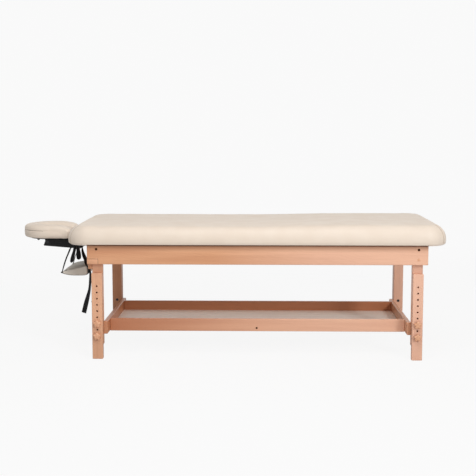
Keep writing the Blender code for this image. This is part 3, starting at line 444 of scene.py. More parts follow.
dark_steel = blackened("blackened_steel", (0.050, 0.050, 0.053, 1), 0.42)
bronzed_steel = blackened("bronzed_steel", (0.090, 0.032, 0.012, 1), 0.50)
beech_turned = beech("beech_turned", 1, (0, 0, 0.3), (0.0, 0.0), (0.10, 0.10), end_grain=0.08)
COUNTERBORE_DEPTH = 0.010
UPPER_BOLT_DROP = 0.0174
LOWER_PLUG_RISE = 0.0250
BOLT_HEAD_HEIGHT = 0.0045
BOLT_HEAD_RADIUS = 0.0058
BOLT_HEAD_EASES = ((0.0008, 0), (0, 0.0008))
BOLT_SOCKET_RADIUS, BOLT_SOCKET_DEPTH = 0.0024, 0.003
PLUG_RADIUS = 0.0062
PLUG_DOME = 0.0010
apron_low, apron_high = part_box("apron_front")
for corner in CORNERS:
    x = centre_of("lower_leg_" + corner)[0]
    out = SIDES[corner.split("_")[1]]
    face = apron_low[1] if out < 0 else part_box("apron_back")[1][1]
    seat = face - out * COUNTERBORE_DEPTH
    z = apron_high[2] - UPPER_BOLT_DROP
    head = socket_head(0, BOLT_HEAD_HEIGHT, BOLT_HEAD_RADIUS, BOLT_HEAD_EASES, BOLT_SOCKET_RADIUS,
                       BOLT_SOCKET_DEPTH)
    bolt = turned((x, seat, z), (x, face, z), head)
    make("frame_bolt_" + corner, bolt, bronzed_steel, "table")
    z = apron_low[2] + LOWER_PLUG_RISE
    rim = COUNTERBORE_DEPTH - PLUG_DOME
    dome = [(0.001, PLUG_RADIUS, 0), (rim, PLUG_RADIUS, 0), (rim + 0.0006, PLUG_RADIUS - 0.0006, 0),
            (rim + PLUG_DOME, PLUG_RADIUS - 0.0030, 0)]
    plug = turned((x, seat, z), (x, face, z), dome)
    make("apron_plug_" + corner, plug, beech_turned, "table")
SCREW_SHIFT = -0.001
SCREW_RISE = 0.0162
SCREW_RADIUS = 0.0048
for side, out in SIDES.items():
    low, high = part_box("tray_board_" + side)
    face = low[1] if out < 0 else high[1]
    x, z = centre_of("tray_board_" + side)[0] + SCREW_SHIFT, low[2] + SCREW_RISE
    head = [(0.0001, SCREW_RADIUS, 0), (0.0006, SCREW_RADIUS, 0), (0.0011, SCREW_RADIUS - 0.0008, 0),
            (0.0011, 0.0014, 4), (0.0004, 0.0010, 4)]
    screw = turned((x, face, z), (x, face + out, z), head)
    make("tray_screw_" + side, screw, bronzed_steel, "table")

# Corner splice: at the head end a short block of redder beech is let into the lower corner of the
# front apron, flush with its face, and a fine dark glue line runs round it.
SPLICE_LENGTH = 0.0515
SPLICE_HEIGHT = 0.0248
SPLICE_GLUE_LINE = 0.0016
SPLICE_PROUD = 0.0003
GLUE_PROUD = 0.00012
SPLICE_END_INSET = 0.0010
PLATE_LIFT = 0.00004
GLUE_DARK = (0.10, 0.045, 0.022, 1)
GLUE_LIGHT = (0.16, 0.075, 0.038, 1)
beech_splice = beech("beech_splice", 0, (0.2, 0, 0.3), (0.32, 0.32), (0.06, 0.06))
glue, glue_shader, glue_point = finish("glue_line", 0.5)
glue_patches = glue_point.clouds(scale=300, detail=3)
glue_patches.blend(GLUE_DARK, GLUE_LIGHT).feed(glue_shader["Base Color"])


def splice_plate(margin, proud):
    """A thin plate in the apron's lower corner, with a margin round the block and its rim eased."""
    low_x, low_z = apron_low[0] + SPLICE_END_INSET, apron_low[2] + SPLICE_END_INSET
    high_x = apron_low[0] + SPLICE_LENGTH + margin
    high_z = apron_low[2] + SPLICE_HEIGHT + margin
    rings = []
    for inset, out in ((0, PLATE_LIFT), (0, proud * 0.6), (proud * 0.8, proud)):
        y = apron_low[1] - out
        rings.append([(low_x + inset, y, low_z + inset), (high_x - inset, y, low_z + inset),
                      (high_x - inset, y, high_z - inset), (low_x + inset, y, high_z - inset)])
    return skin(rings)


make("splice_glue_line", splice_plate(SPLICE_GLUE_LINE, GLUE_PROUD), glue, "table")
make("splice_block", splice_plate(0, SPLICE_PROUD), beech_splice, "table")

# Knobs and bolts: five-lobed beech knobs, shaped all round and lacquered, each glued on a steel
# bolt that runs through both leg boards into a thin nut on the inner board.
KNOB_LOBES = 5
KNOB_SIDES = 80
KNOB_RADIUS = 0.0185
KNOB_LOBE_DEPTH = 0.0052
KNOB_NECK = 0.0105
KNOB_LENGTH = 0.018
KNOB_GAP = 0.0003
BOLT_RADIUS = 0.004
BOLT_EASES = ((0, 0.0006), (0.0006, 0.0001))
NUT_RADIUS = 0.0070
NUT_BORE = 0.0046
# Distance from the leg, radius, and how far the lobes are carved there
KNOB_PROFILE = (
    (0.0000, 0.0060, 0.0), (0.0000, KNOB_NECK - 0.0008, 0.0), (0.0008, KNOB_NECK, 0.0),
    (0.0040, KNOB_NECK, 0.0), (0.0050, KNOB_NECK + 0.0030, 0.35),
    (0.0056, KNOB_RADIUS - 0.0030, 0.85), (0.0068, KNOB_RADIUS - 0.0008, 1.0),
    (0.0085, KNOB_RADIUS, 1.0), (0.0130, KNOB_RADIUS, 1.0), (0.0155, KNOB_RADIUS - 0.0009, 1.0),
    (0.0172, KNOB_RADIUS - 0.0032, 0.9), (KNOB_LENGTH, KNOB_RADIUS - 0.0072, 0.6),
    (KNOB_LENGTH + 0.0003, KNOB_RADIUS - 0.0130, 0.2), (KNOB_LENGTH + 0.0003, 0.0015, 0.0),
)


def knob_shape(x, face, z, out):
    """The lobes are carved fully at mid length and softly at both rims."""
    rings = []
    for distance, radius, carved in KNOB_PROFILE:
        ring = []
        for i in range(KNOB_SIDES):
            angle = math.tau * i / KNOB_SIDES
            valley = (1 - math.cos(KNOB_LOBES * angle)) / 2
            reach = radius - KNOB_LOBE_DEPTH * carved * valley ** 1.5
            ring.append((x + reach * math.sin(angle), face + out * (KNOB_GAP + distance),
                         z + reach * math.cos(angle)))
        rings.append(ring)
    return skin(rings)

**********

Reproduce the material verbatim, line by line.

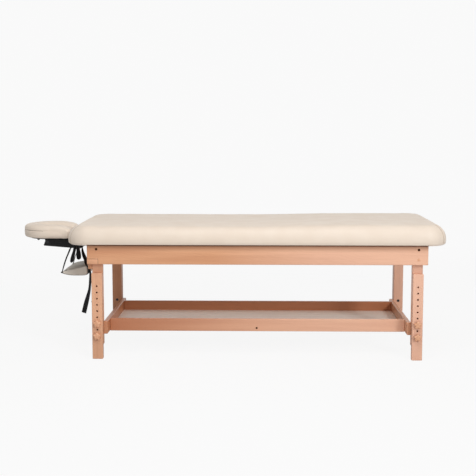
Keep writing the Blender code for this image. This is part 3, starting at line 444 of scene.py. More parts follow.
dark_steel = blackened("blackened_steel", (0.050, 0.050, 0.053, 1), 0.42)
bronzed_steel = blackened("bronzed_steel", (0.090, 0.032, 0.012, 1), 0.50)
beech_turned = beech("beech_turned", 1, (0, 0, 0.3), (0.0, 0.0), (0.10, 0.10), end_grain=0.08)
COUNTERBORE_DEPTH = 0.010
UPPER_BOLT_DROP = 0.0174
LOWER_PLUG_RISE = 0.0250
BOLT_HEAD_HEIGHT = 0.0045
BOLT_HEAD_RADIUS = 0.0058
BOLT_HEAD_EASES = ((0.0008, 0), (0, 0.0008))
BOLT_SOCKET_RADIUS, BOLT_SOCKET_DEPTH = 0.0024, 0.003
PLUG_RADIUS = 0.0062
PLUG_DOME = 0.0010
apron_low, apron_high = part_box("apron_front")
for corner in CORNERS:
    x = centre_of("lower_leg_" + corner)[0]
    out = SIDES[corner.split("_")[1]]
    face = apron_low[1] if out < 0 else part_box("apron_back")[1][1]
    seat = face - out * COUNTERBORE_DEPTH
    z = apron_high[2] - UPPER_BOLT_DROP
    head = socket_head(0, BOLT_HEAD_HEIGHT, BOLT_HEAD_RADIUS, BOLT_HEAD_EASES, BOLT_SOCKET_RADIUS,
                       BOLT_SOCKET_DEPTH)
    bolt = turned((x, seat, z), (x, face, z), head)
    make("frame_bolt_" + corner, bolt, bronzed_steel, "table")
    z = apron_low[2] + LOWER_PLUG_RISE
    rim = COUNTERBORE_DEPTH - PLUG_DOME
    dome = [(0.001, PLUG_RADIUS, 0), (rim, PLUG_RADIUS, 0), (rim + 0.0006, PLUG_RADIUS - 0.0006, 0),
            (rim + PLUG_DOME, PLUG_RADIUS - 0.0030, 0)]
    plug = turned((x, seat, z), (x, face, z), dome)
    make("apron_plug_" + corner, plug, beech_turned, "table")
SCREW_SHIFT = -0.001
SCREW_RISE = 0.0162
SCREW_RADIUS = 0.0048
for side, out in SIDES.items():
    low, high = part_box("tray_board_" + side)
    face = low[1] if out < 0 else high[1]
    x, z = centre_of("tray_board_" + side)[0] + SCREW_SHIFT, low[2] + SCREW_RISE
    head = [(0.0001, SCREW_RADIUS, 0), (0.0006, SCREW_RADIUS, 0), (0.0011, SCREW_RADIUS - 0.0008, 0),
            (0.0011, 0.0014, 4), (0.0004, 0.0010, 4)]
    screw = turned((x, face, z), (x, face + out, z), head)
    make("tray_screw_" + side, screw, bronzed_steel, "table")

# Corner splice: at the head end a short block of redder beech is let into the lower corner of the
# front apron, flush with its face, and a fine dark glue line runs round it.
SPLICE_LENGTH = 0.0515
SPLICE_HEIGHT = 0.0248
SPLICE_GLUE_LINE = 0.0016
SPLICE_PROUD = 0.0003
GLUE_PROUD = 0.00012
SPLICE_END_INSET = 0.0010
PLATE_LIFT = 0.00004
GLUE_DARK = (0.10, 0.045, 0.022, 1)
GLUE_LIGHT = (0.16, 0.075, 0.038, 1)
beech_splice = beech("beech_splice", 0, (0.2, 0, 0.3), (0.32, 0.32), (0.06, 0.06))
glue, glue_shader, glue_point = finish("glue_line", 0.5)
glue_patches = glue_point.clouds(scale=300, detail=3)
glue_patches.blend(GLUE_DARK, GLUE_LIGHT).feed(glue_shader["Base Color"])


def splice_plate(margin, proud):
    """A thin plate in the apron's lower corner, with a margin round the block and its rim eased."""
    low_x, low_z = apron_low[0] + SPLICE_END_INSET, apron_low[2] + SPLICE_END_INSET
    high_x = apron_low[0] + SPLICE_LENGTH + margin
    high_z = apron_low[2] + SPLICE_HEIGHT + margin
    rings = []
    for inset, out in ((0, PLATE_LIFT), (0, proud * 0.6), (proud * 0.8, proud)):
        y = apron_low[1] - out
        rings.append([(low_x + inset, y, low_z + inset), (high_x - inset, y, low_z + inset),
                      (high_x - inset, y, high_z - inset), (low_x + inset, y, high_z - inset)])
    return skin(rings)


make("splice_glue_line", splice_plate(SPLICE_GLUE_LINE, GLUE_PROUD), glue, "table")
make("splice_block", splice_plate(0, SPLICE_PROUD), beech_splice, "table")

# Knobs and bolts: five-lobed beech knobs, shaped all round and lacquered, each glued on a steel
# bolt that runs through both leg boards into a thin nut on the inner board.
KNOB_LOBES = 5
KNOB_SIDES = 80
KNOB_RADIUS = 0.0185
KNOB_LOBE_DEPTH = 0.0052
KNOB_NECK = 0.0105
KNOB_LENGTH = 0.018
KNOB_GAP = 0.0003
BOLT_RADIUS = 0.004
BOLT_EASES = ((0, 0.0006), (0.0006, 0.0001))
NUT_RADIUS = 0.0070
NUT_BORE = 0.0046
# Distance from the leg, radius, and how far the lobes are carved there
KNOB_PROFILE = (
    (0.0000, 0.0060, 0.0), (0.0000, KNOB_NECK - 0.0008, 0.0), (0.0008, KNOB_NECK, 0.0),
    (0.0040, KNOB_NECK, 0.0), (0.0050, KNOB_NECK + 0.0030, 0.35),
    (0.0056, KNOB_RADIUS - 0.0030, 0.85), (0.0068, KNOB_RADIUS - 0.0008, 1.0),
    (0.0085, KNOB_RADIUS, 1.0), (0.0130, KNOB_RADIUS, 1.0), (0.0155, KNOB_RADIUS - 0.0009, 1.0),
    (0.0172, KNOB_RADIUS - 0.0032, 0.9), (KNOB_LENGTH, KNOB_RADIUS - 0.0072, 0.6),
    (KNOB_LENGTH + 0.0003, KNOB_RADIUS - 0.0130, 0.2), (KNOB_LENGTH + 0.0003, 0.0015, 0.0),
)


def knob_shape(x, face, z, out):
    """The lobes are carved fully at mid length and softly at both rims."""
    rings = []
    for distance, radius, carved in KNOB_PROFILE:
        ring = []
        for i in range(KNOB_SIDES):
            angle = math.tau * i / KNOB_SIDES
            valley = (1 - math.cos(KNOB_LOBES * angle)) / 2
            reach = radius - KNOB_LOBE_DEPTH * carved * valley ** 1.5
            ring.append((x + reach * math.sin(angle), face + out * (KNOB_GAP + distance),
                         z + reach * math.cos(angle)))
        rings.append(ring)
    return skin(rings)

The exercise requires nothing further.